En esa vastedad, el primer visitante cayó a las claras en la playa equivocada. Las Galápagos fueron la imagen del infierno para el obispo de Panamá, el primero en registrar sus costas. Había dragones y monstruos marinos allá adentro, dijo pretendiendo cerrar la puerta maldita. Pero las Encantadas quedaron vedadas sólo para una parte de los fieles. Marineros aventureros las siguieron visitando, convencidos de que la maldición de esas tierras era que los muertos más malvados se volvían tortugas gigantes. “Que las tortugas sean las víctimas de un hechicero punitivo maléfico o tal vez decididamente diabólico, parece probable sobre todo cuando se toma en cuenta ese extraño entusiasmo por el esfuerzo inútil que tan a menudo se apodera de ellas.

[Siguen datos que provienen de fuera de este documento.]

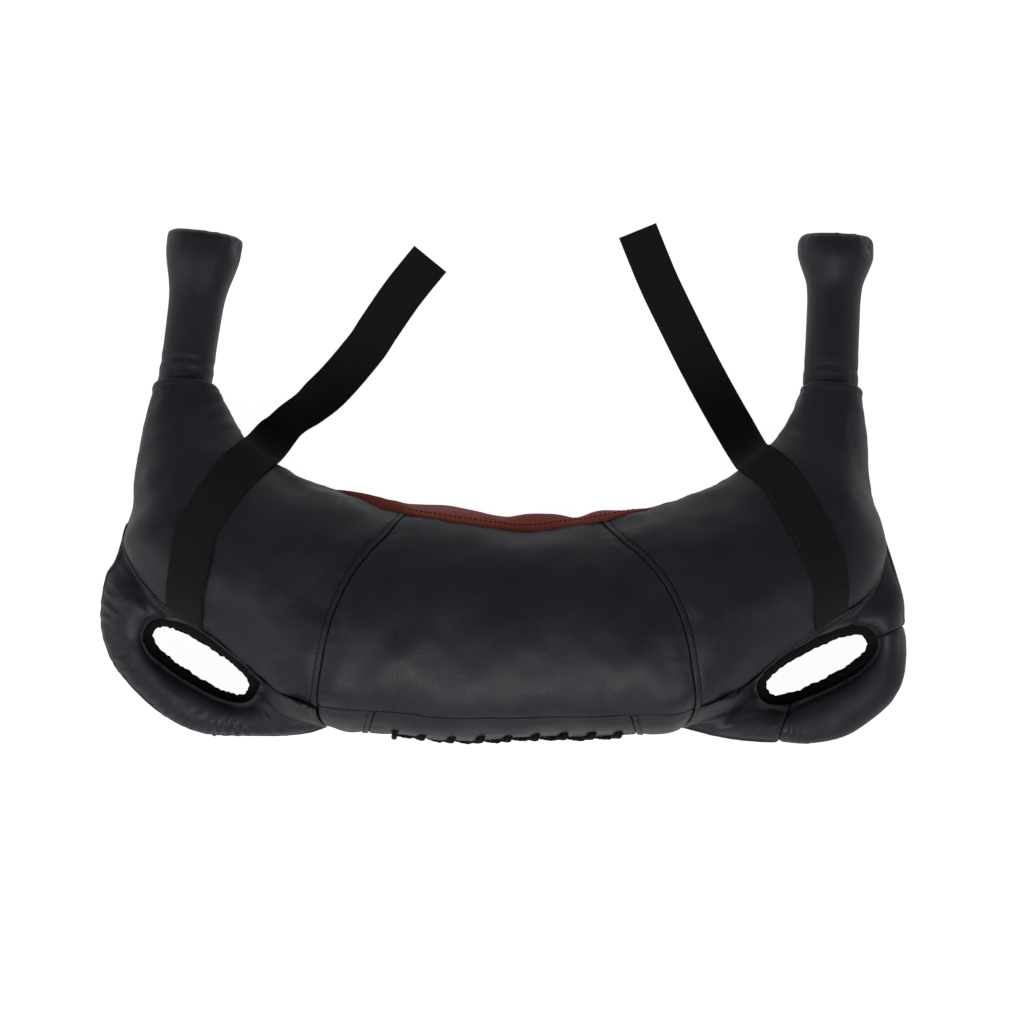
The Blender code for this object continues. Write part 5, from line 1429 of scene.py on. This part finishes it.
def lace_strand(first_leaf):
    """Points of one half of the cord, which starts in the first hole of a lip."""
    over, under = LACE_RADIUS + 0.0001, -(LIP_WALL + LACE_RADIUS + LACE_GAP)
    slit = SLIT_HALF - LACE_RADIUS - LACE_GAP
    bend = HOLE_OFFSET - LACE_RADIUS / 2
    crossing = 0.0012 if first_leaf > 0 else -0.0016
    points = []
    for number in range(LACE_HOLES):
        leaf = first_leaf * (-1) ** number
        station = lace_station(number)
        points += [lace_point(station, leaf * bend, over), lace_point(station, leaf * bend, under),
                   lace_point(station, leaf * SLIT_HALF, under),
                   lace_point(station, leaf * slit / 2, -LIP_WALL / 2)]
        if number < LACE_HOLES - 1:
            points.append(lace_point(lace_station(number + 0.5), 0.0065, crossing))
            points.append(lace_point(lace_station(number + 0.72), -leaf * SLIT_HALF, over - 0.0016))
    return points


def tube(name, route, radius, sides, material, per_step=8):
    """Cord of three twisted strands along a smoothed route, with its length in the UV map."""
    path = row_at(route, np.linspace(0, len(route) - 1, (len(route) - 1) * per_step + 1))
    tangent = unit(np.gradient(path, axis=0))
    side_way = np.cross(tangent[0], (0.3, 0.5, 0.8))
    run = run_along(path)
    turn = np.linspace(0, math.tau, sides, endpoint=False)
    rings = []
    for point, way, distance in zip(path, tangent, run):
        side_way = unit(side_way - way * (side_way @ way))
        up = np.cross(way, side_way)
        strand = radius * (1 + STRAND_RELIEF * np.cos(3 * turn + math.tau * distance / STRAND_TWIST))[:, None]
        rings.append(point + strand * (np.cos(turn)[:, None] * side_way + np.sin(turn)[:, None] * up))
    number = np.arange(len(rings) * sides).reshape(-1, sides)
    beside = np.roll(number, -1, 1)
    faces = np.stack([number[:-1], beside[:-1], beside[1:], number[1:]], -1).reshape(-1, 4).tolist()
    faces += [number[0].tolist(), number[-1][::-1].tolist()]
    uv = np.stack(np.broadcast_arrays(run[:, None], (turn * radius)[None]), -1)
    return make_piece(name, rings, faces, material, uv), run[-1]


bar = [lace_point(lace_station(0), leaf * SLIT_HALF, LACE_RADIUS + LACE_GAP) for leaf in (1, -1)]
lace, length = tube("lace", lace_strand(1)[::-1] + bar + lace_strand(-1), CORD_RADIUS, CORD_SIDES, braid)
dress(lace, "bag", "black_braided_cord", "lacing_cord")
print(f"lace {length:.2f} m long")

# %% [markdown]
# ## Grips
# Each grip is a leather sleeve over a firm core. It is turned like a vase: narrow, then flared at the
# end, where a disc is sewn in. Near the horn the leather is gathered into a few rings, because the
# wide horn ends in a narrow tube. The sleeve bends where it leaves the horn.

# %% Grip sleeves and end discs
SLEEVE_WALL, SLEEVE_SIDES, DISC_WALL = 0.0014, 120, 0.0018
RING_PLACE, RING_REACH, RING_HEIGHT = 0.014, 0.011, 0.00045
PINCH_TURN, PINCH_SPREAD, PINCH_PLACE, PINCH_REACH, PINCH_DEPTH = -0.35, 0.28, 0.010, 0.007, 0.0026


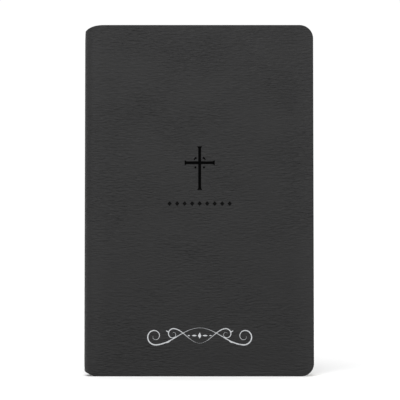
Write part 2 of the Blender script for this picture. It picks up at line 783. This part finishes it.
def add_sheet(shape, columns, x_end, y, thickness, z_rows=2, trim=(0.0, 0.0)):
    """Flat closed sheet with its middle at y."""
    grids = []
    for sign in (-1, 1):
        grid = []
        for x in columns:
            low, high = page_rows(x, x_end)
            zs = np.linspace(low + trim[0], high - trim[1], z_rows)
            face_y = y + sign * thickness / 2
            grid.append(shape.add([(x, face_y, z) for z in zs], [(x, z) for z in zs]))
        grids.append(grid)
    close_sheet(shape, grids)


def flyleaf(side, name, node):
    """Loose half of an endpaper, with the fold that holds it."""
    shape = Shape()
    columns = page_columns(SPINE_X + FOLD_IN, FLY_BEND_X, PAGE_END_X)
    add_sheet(shape, columns, PAGE_END_X, side * (FLY_FACE - PAPER_T / 2), PAPER_T, z_rows=12)
    obj = shape.make(name, [endpaper, page_edge])
    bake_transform(obj)
    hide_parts(node, "endpaper_folds")


flyleaf(-1, "front_flyleaf_sheet", "front_flyleaf")
flyleaf(1, "back_flyleaf_sheet", "back_flyleaf")


def paste_columns():
    """Places across a pastedown, close together in the joint and at the step near the fore-edge."""
    step_x = FORE_X - TURN_IN
    columns = np.concatenate(
        [
            np.linspace(SPINE_X + PASTE_IN, HINGE_X, 4)[:-1],
            np.linspace(HINGE_X, PASTE_START_X, 13),
            np.linspace(PASTE_START_X, step_x - 0.8, 12)[1:],
            np.linspace(step_x - 0.4, step_x + 0.6, 5),
            np.linspace(step_x + 0.6, PAGE_END_X - PAGE_R, 3)[1:],
            PAGE_END_X - PAGE_R + PAGE_R * np.sin(np.radians(np.linspace(0, 90, 10)[1:])),
        ]
    )
    return np.unique(np.round(columns, 4))


def paste_rows(x):
    """Heights of a pastedown's points at x, close together at its steps near head and tail."""
    bottom, top = page_rows(x, PAGE_END_X)
    low, high = TURN_IN, HEIGHT - TURN_IN
    inner = np.concatenate(
        [
            np.linspace(low - 0.6, low + 0.6, 7),
            np.linspace(low + 0.6, high - 0.6, 14)[1:-1],
            np.linspace(high - 0.6, high + 0.6, 7),
        ]
    )
    ends = [bottom, (bottom + inner[0]) / 2, (top + inner[-1]) / 2, top]
    return np.sort(np.clip(np.concatenate([ends, inner]), bottom, top))


def paste_y(x, z):
    """Distance of a pastedown's middle from the middle of the book."""
    on_leather = FACE - COVER_T - PAPER_T / 2
    on_board = on_leather + TURN_STEP + PASTE_GAP
    in_hinge = FLY_FACE + PAPER_T / 2 + 0.02
    past_step = max(x - (FORE_X - TURN_IN), TURN_IN - z, z - (HEIGHT - TURN_IN))
    level = on_board + (on_leather - on_board) * ease(past_step / STEP_W + 0.5)
    return in_hinge + (level - in_hinge) * ease((x - HINGE_X) / (PASTE_START_X - HINGE_X))


def pastedown(side, name, node):
    """Endpaper glued inside a cover, raised over the turned-in leather, with its inner hinge."""
    shape = Shape()
    grids = []
    for sign in (-1, 1):
        grid = []
        for x in paste_columns():
            zs = paste_rows(x)
            points = [(x, side * paste_y(x, z) + sign * PAPER_T * 0.48, z) for z in zs]
            grid.append(shape.add(points, [(x, z) for z in zs]))
        grids.append(grid)
    close_sheet(shape, grids)
    obj = shape.make(name, [endpaper, page_edge])
    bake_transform(obj)
    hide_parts(node)


pastedown(-1, "front_pastedown_sheet", "front_pastedown")
pastedown(1, "back_pastedown_sheet", "back_pastedown")

# ---------- signatures ----------

SHEETS = 5  # gatherings of leaves modelled in each signature
SHEET_FILL = 0.92  # share of its room that each gathering fills
FOLD_ROUND = 0.35  # how far the outer gatherings stand back at the fold
MIDDLE_END_X = box_mm("signature_12")[1][0]


def signature(number):
    """One sewn signature with slightly uneven gatherings, which curves up out of the gutter."""
    name = f"signature_{number:02d}"
    low, high = box_mm(name)
    x_bend, x_end = low[0], high[0]
    pitch = (high[1] - low[1]) / SHEETS
    # The block's spine is rounded as its fore-edge is, so the fold shifts with the fore-edge.
    fold_x = fold_low[0] + (x_end - MIDDLE_END_X)
    shape = Shape()
    for k in range(SHEETS):
        off_middle = abs(k - (SHEETS - 1) / 2) / (SHEETS / 2)
        end = x_end - rng.uniform(0.0, 0.12)
        trim = rng.uniform(0.0, 0.08, 2)
        columns = page_columns(fold_x + FOLD_ROUND * off_middle**2, x_bend, end)
        add_sheet(shape, columns, end, low[1] + pitch * (k + 0.5), pitch * SHEET_FILL, trim=trim)
    obj = shape.make(name + "_pages", [page, page_edge])
    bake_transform(obj)
    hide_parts(name, "signature_folds")


for number in range(1, SIGNATURES + 1):
    signature(number)

# ---------- head and tail bands ----------

BEAD_R = 1.05
BEAD_GAP = 0.05  # air between the bead and its CAD node's faces
BEAD_ROUND = 1.36  # how far the bead's middle stands behind its ends
BEAD_STEPS, BEAD_SIDES = 96, 16
THREAD_PITCH = 0.5
SKIRT_DEPTHS = (0.12, 0.38)  # outer and inner face of the cloth skirt, inside the bead's back
SKIRT_STEPS = 24


def add_bead(shape, crown_x, centre_z, round_r, limit):
    """Bead of wrapped thread along an arc of radius round_r, from angle -limit to limit."""
    previous = None
    for a in np.linspace(-limit, limit, BEAD_STEPS + 1):
        along = a * round_r
        rib = 1 + 0.045 * math.cos(2 * math.pi * along / THREAD_PITCH)
        taper = 1 - 0.35 * (abs(a) / limit) ** 12
        r = BEAD_R * rib * taper
        cx, cy = crown_x + round_r * (1 - math.cos(a)), round_r * math.sin(a)
        ring, places = [], []
        for t in 2 * math.pi * np.arange(BEAD_SIDES) / BEAD_SIDES:
            out = r * math.cos(t)
            ring.append((cx - out * math.cos(a), cy + out * math.sin(a), centre_z + r * math.sin(t)))
            places.append((along, t * BEAD_R))
        row = shape.add(ring, places)
        if previous is None:
            shape.face(row)
        else:
            shape.strip(previous, row, closed=True)
        previous = row
    shape.face(previous[::-1])


def add_skirt(shape, crown_x, heights, round_r, limit):
    """Cloth skirt of a band, glued down on the spine of the block."""
    grids = []
    for depth in SKIRT_DEPTHS:
        r = round_r + BEAD_R - depth
        grid = []
        for a in np.linspace(-limit, limit, SKIRT_STEPS + 1):
            x, y = crown_x + round_r - r * math.cos(a), r * math.sin(a)
            grid.append(shape.add([(x, y, z) for z in heights], [(a * round_r, z) for z in heights]))
        grids.append(grid)
    close_sheet(shape, grids, edge=0)


def band(name, node, head):
    """Wrapped bead round the edge of the block at the spine, with its skirt."""
    low, high = box_mm(node)
    half_y = (high[1] - low[1]) / 2
    centre_z = high[2] - BEAD_R - BEAD_GAP if head else low[2] + BEAD_R + BEAD_GAP
    # The bead follows the rounded spine, which is a circle through its crown and ends.
    crown_x = low[0] + BEAD_R + BEAD_GAP
    round_r = (half_y**2 + BEAD_ROUND**2) / (2 * BEAD_ROUND)
    limit = math.asin(half_y * 0.985 / round_r)
    skirt_low, skirt_high = (low[2], centre_z) if head else (centre_z, high[2])
    shape = Shape()
    add_bead(shape, crown_x, centre_z, round_r, limit)
    add_skirt(shape, crown_x, np.linspace(skirt_low, skirt_high, 5), round_r, limit)
    obj = shape.make(name, [stripes])
    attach(obj, "spine")
    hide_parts(node)


band("head_band_wrapped", "head_band", True)
band("tail_band_wrapped", "tail_band", False)

# ---------- carried-over CAD parts ----------


def finish_node(name, material):
    """Gives a CAD node that stays visible its own material."""
    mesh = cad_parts[name].data
    mesh.materials.clear()
    mesh.materials.append(material)


finish_node("cross_foil", black_foil)
finish_node("title_ornament", dark_foil)
finish_node("silver_flourish", silver_foil)
pasteboard = board_material("pasteboard", (0.36, 0.30, 0.21), 1.2)
finish_node("front_board", pasteboard)
finish_node("back_board", pasteboard)
finish_node("spine_stiffener", board_material("spine_card", (0.42, 0.35, 0.24), 2.0))
finish_node("spine_hollow", board_material("kraft_paper", (0.40, 0.26, 0.14), 3.0))
finish_node("spine_mull", weave_material("mull_cloth", (0.75, 0.72, 0.64), 1.6))
finish_node("spine_glue", glue_material())
finish_node("sewing_thread", weave_material("linen_thread", (0.80, 0.77, 0.70), 0.4))

# ---------- studio ----------

FLOOR_REACH = 30.0  # metres, so that the floor's rim is out of sight


def studio_floor():
    """Pale floor that reaches out of sight on every side."""
    m = Nodes("studio_paper", (0.93, 0.93, 0.93), 0.9, specular=0.1)
    cloud = m.noise(m.places((0.004, 0.004, 0.004), uv=False))
    m.colour(m.colours(cloud, [(0.3, (0.925, 0.925, 0.925)), (0.7, (0.935, 0.935, 0.935))]))
    mesh = bpy.data.meshes.new("studio_floor")
    points = [(x * FLOOR_REACH, y * FLOOR_REACH, 0) for x, y in ((-1, -1), (1, -1), (1, 1), (-1, 1))]
    mesh.from_pydata(points, [], [(0, 1, 2, 3)])
    mesh.materials.append(m.material)
    obj = bpy.data.objects.new("studio_floor", mesh)
    bpy.context.scene.collection.objects.link(obj)


def area_light(name, place, target, size, power):
    """Rectangular light; place, target and size are in metres."""
    data = bpy.data.lights.new(name, "AREA")
    data.shape = "RECTANGLE"
    data.size, data.size_y = size
    data.energy = power
    obj = bpy.data.objects.new(name, data)
    bpy.context.scene.collection.objects.link(obj)
    obj.location = place
    obj.rotation_euler = (Vector(target) - Vector(place)).to_track_quat("-Z", "Y").to_euler()


def soft_sun(name, azimuth, elevation, strength, softness):
    """Large soft light from far away; azimuth is measured from the front of the book."""
    data = bpy.data.lights.new(name, "SUN")
    data.energy = strength
    data.angle = math.radians(softness)
    obj = bpy.data.objects.new(name, data)
    bpy.context.scene.collection.objects.link(obj)
    a, e = math.radians(azimuth - 90), math.radians(elevation)
    towards = Vector((math.cos(a) * math.cos(e), math.sin(a) * math.cos(e), math.sin(e)))
    obj.rotation_euler = towards.to_track_quat("Z", "Y").to_euler()


def studio_world(horizon, zenith):
    """White walls all round, with a dimmer ceiling."""
    world = bpy.data.worlds.new("studio_world")
    world.use_nodes = True
    tree = world.node_tree
    background = tree.nodes["Background"]
    background.inputs["Color"].default_value = (1, 1, 1, 1)
    direction = tree.nodes.new("ShaderNodeTexCoord")
    split = tree.nodes.new("ShaderNodeSeparateXYZ")
    level = tree.nodes.new("ShaderNodeMapRange")
    level.interpolation_type = "SMOOTHSTEP"
    level.inputs["From Min"].default_value = 0.25
    level.inputs["From Max"].default_value = 0.8
    level.inputs["To Min"].default_value = horizon
    level.inputs["To Max"].default_value = zenith
    tree.links.new(direction.outputs["Generated"], split.inputs["Vector"])
    tree.links.new(split.outputs["Z"], level.inputs["Value"])
    tree.links.new(level.outputs["Result"], background.inputs["Strength"])
    bpy.context.scene.world = world


def studio_camera():
    """Camera square to the front cover, a little below its middle and looking up."""
    distance, tilt = 1.05, math.radians(2.39)
    view_width = 0.2443  # width of the view where the cover is, in metres
    data = bpy.data.cameras.new("studio_camera")
    data.sensor_width = 36
    data.lens = data.sensor_width * distance / view_width
    data.clip_start, data.clip_end = 0.05, 30
    obj = bpy.data.objects.new("studio_camera", data)
    bpy.context.scene.collection.objects.link(obj)
    target = Vector((0.0008, -FACE * MM, HEIGHT / 2 * MM - 0.0001))
    away = Vector((0, -math.cos(tilt), -math.sin(tilt)))
    obj.location = target + away * distance
    obj.rotation_euler = (-away).to_track_quat("-Z", "Y").to_euler()
    bpy.context.scene.camera = obj


studio_floor()
studio_world(horizon=1.03, zenith=0.55)
soft_sun("front_light", azimuth=-8, elevation=50, strength=1.2, softness=40)
soft_sun("back_light", azimuth=165, elevation=48, strength=0.6, softness=60)
area_light("top_softbox", (-0.05, -0.37, 0.40), (-0.02, -0.01, 0.20), (0.3, 0.15), 1.15)
studio_camera()
bpy.context.scene.view_settings.view_transform = "Standard"
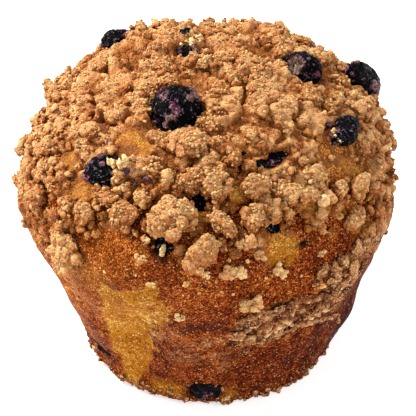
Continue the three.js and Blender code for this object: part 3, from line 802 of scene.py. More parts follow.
def crust_look(shader):
    toast_and_shade, pale, gold, stain_and_shade = shader.attributes("toast_and_shade", "pale", "gold", "stain_and_shade")
    mottle = shader.noise(420.0)
    grain = shader.group(GRAIN, Scale=2700.0, Strength=0.7)
    tips, draw = shader.span(grain["Height"], 0.1, 0.9), grain["Draw"]
    patches = shader.span(mottle, 0.3, 0.7)
    # The grain's tips are painted lighter and its pits darker in level, speck and the stain: painted light
    # and shade of the grain, along with a random draw for each grain.
    speck = shader.add_up(0.0, (tips, 0.5), (draw, 0.5))
    level = shader.add_up(0.38, (toast_and_shade, 1.0), (patches, 0.2), (tips, -0.45), (draw, -0.45))
    golden_level = shader.add_up(0.48, (speck, 0.5), (mottle, 0.35), (toast_and_shade, -0.6))
    pale_level = shader.add_up(0.44, (speck, 0.5), (mottle, 0.3), (toast_and_shade, -0.7))
    base = shader.mix(gold, shader.ramp(level, CRUST_SHADES), shader.ramp(golden_level, GOLDEN_SHADES))
    base = shader.mix(pale, base, shader.ramp(pale_level, PALE_SHADES))
    base = shader.mix(stain_and_shade, base, shader.mix(tips, (16, 11, 11), (58, 38, 24)))
    base = shader.flecked(base, (246, 206, 138), 0.65, Scale=2300.0, Size=0.36, Share=0.09)
    sugar = shader.math("MULTIPLY", gold, 0.5)
    base = shader.flecked(base, (252, 220, 140), sugar, Scale=1800.0, Size=0.42, Share=0.14)
    return base, shader.span(mottle, 0.3, 0.7, 0.45, 0.7), grain["Normal"]


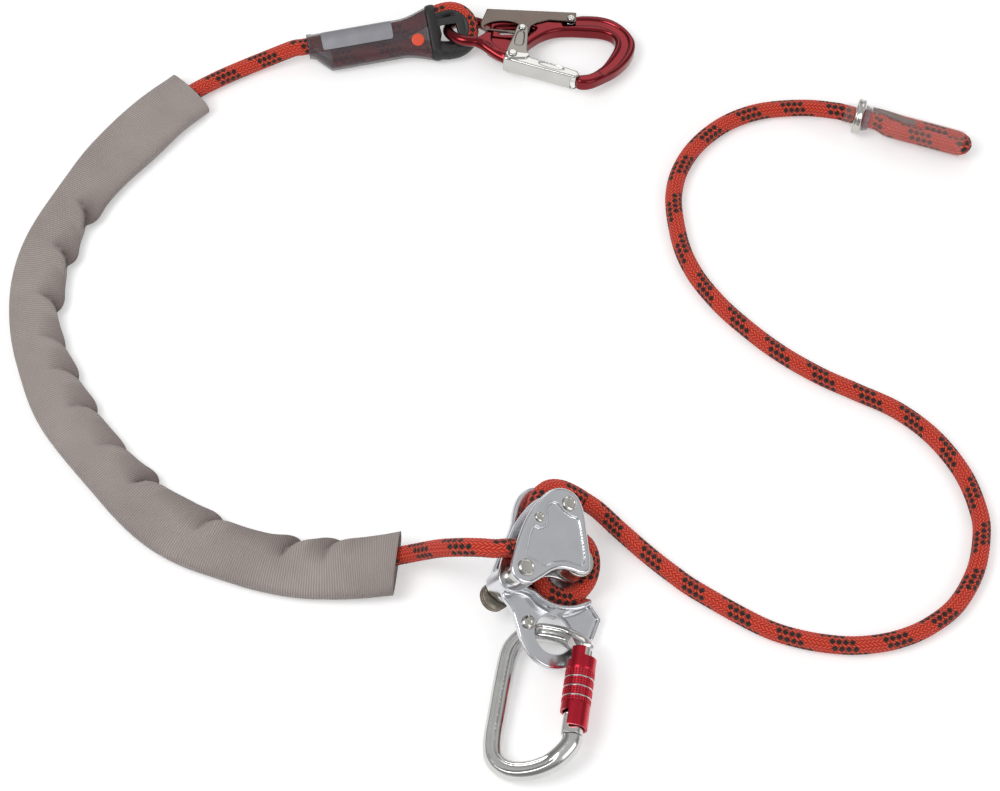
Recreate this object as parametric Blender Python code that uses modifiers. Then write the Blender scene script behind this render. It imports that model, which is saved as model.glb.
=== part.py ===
# Adjustable positioning lanyard: hook, sewn eye, rope, wear sleeve, rope adjuster, carabiner, end stop.
# Sizes are in millimetres and angles in degrees; the helpers turn them into metres.
import bpy
import bmesh
from math import atan2, cos, degrees, hypot, pi, radians, sin
from mathutils import Matrix, Vector

mm = 0.001
clearance = 0.3
round_segments = 28

# The whole lanyard lies on z = 0, shifted so that its box is centred on the origin
layout_shift = (0.6, -16.4)

# Rope
rope_diameter = 11.0
rope_radius = rope_diameter / 2
rope_sides = 3
rope_step = 16.0
end_length = 24.0
end_step = 5.0

# Sewn eye and its covers
eye_origin = (-33.2, 271.9, 13.75)
eye_yaw = 10.9
eye_roll = 25.5
eye_pitch = 2.0
eye_length = 13.6
eye_half_width = 13.55
eye_taper = 34.0
standing_end = -93.0
stub_end = -80.0
cover_wall = 1.1
cover_spare = 0.5
joint_gap = 0.4
cover_mouth = -14.5
collar_length = 5.0
thimble_half_thickness = 3.3
thimble_wall = 0.9
dot_radius = 4.2
label_length = 47.0
label_width = 8.5
sheet_thickness = 0.4

# Hook
hook_origin = (-20.4, 271.6, 12.95)
hook_yaw = -4.5
hook_roll = -7.6
hook_pitch = -3.1
hook_thickness = 9.0
hook_edge = 2.0
ring_radius = 14.1
ring_bar = 3.6
ring_twist = 4.8
web_thickness = 4.0
gate_pivot = (30.0, -23.5)
gate_sheet = 1.4
arm_sheet = 1.2
arm_pin_place = (34.8, 1.0)
arm_pin_radius = 1.4
hook_rivet_radius = 1.6
lug_radius = 3.6
lever_pivot = (66.5, 15.3)
lever_sheet = 1.0
spring_wire = 0.8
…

Las he visto, en sus correrías, arremeter heroicamente contra rocas y permanecer largo tiempo frente a ellas, topándose y retorciéndose, tratando de meter su cuña para moverlas y así poder seguir por su camino inflexible. La maldición que pesa sobre ellas culmina en su ineludible impulso de ir siempre derecho por un mundo plagado de escombros”, escribió Herman Melville, en su extraordinario libro Las Encantadas.
En sus años de historia paralela a la Historia, las islas Galápagos supieron ser morada inhóspita de salvajes piratas, esclavos olvidados, cazafortunas sin fortuna, presidiarios torturados. Sus pájaros fueron inspiración única de un joven Darwin al acecho de una teoría revolucionaria. Y cien años después, funcionaron como base estratégica para Estados Unidos en el frente del Pacífico.
Territorio pequeño y desperdigado, cada visita fue dejando su huella. No sólo fueron poblando a las Galápagos de animales exóticos como perros, gatos, cabras y plantas invasoras que destruían a las especies locales haciendo imposible la supervivencia de las crías. Además aprovecharon para saquear todo eso que ahí abundaba y afuera no había. Con las tortugas y sus fantasmas hicieron aceite, sopa, espectáculos, ollas y hasta barriles de cerveza para el ejército americano. El mismo Melville, después de mostrarse maravillado por sus pesadillas hechizadas, lo celebró con guisos y filetes de esos animales.
La imagen debe haber sido la de lo inagotable.
Pero un día miraron atrás y ya casi no quedaba nada.
Se calculan en 200 mil las tortugas matadas en los últimos dos siglos. Los intentos de preservación de las Galápagos empezaron hace más de cincuenta años. Pero cuando se trata de naturaleza parece que no es fácil reestablecer el orden: lanzado ahí afuera, todo entra en ese torrente biodinámico que es la vida, y el ser humano, que puede ser el más agresivo agente de la evolución, aprende que tampoco es Dios ni mucho menos.
El solitario George no era el más viejo ni el más grande de los tortugos. Era el último en su especie. El último de la isla Pinta. Con él se fue una forma entera de ver y relacionarse con el mundo.
George vivía tímido entre las piedras de su parcela del parque en la Estación Científica Charles Darwin, un lugar un poco árido y expuesto. Rodeado de turistas y científicos y una urgencia ansiosa por lograr su pronta reproducción que nunca dio ningún resultado. De las cruzas con George salieron huevos muertos y una creciente apatía. No importó que le llevaran una bióloga rubia que le hablaba en inglés y quisieran engañarlo con tortugas parecidas a él.
George en vida esquivó a la ciencia pero no dejó de cargar la historia. Vivió cien años, lo que para alguien que puede alcanzar los doscientos es morir bastante joven. Ahora es material genético, un cuerpo embalsamado y recuerdo de museo. Hay científicos que sugieren que tal vez no sea el último de su especie, y otros tantos que esperan el desove de las dos hembras que lo acompañaban, a ver si a último momento se arrepintió y dejó alguna descendencia. Pero por el momento nada de eso existe y su muerte es un hecho contundente: aunque no haya sido más que una pobre tortuga, es la realidad que demuestra que a veces es demasiado tarde.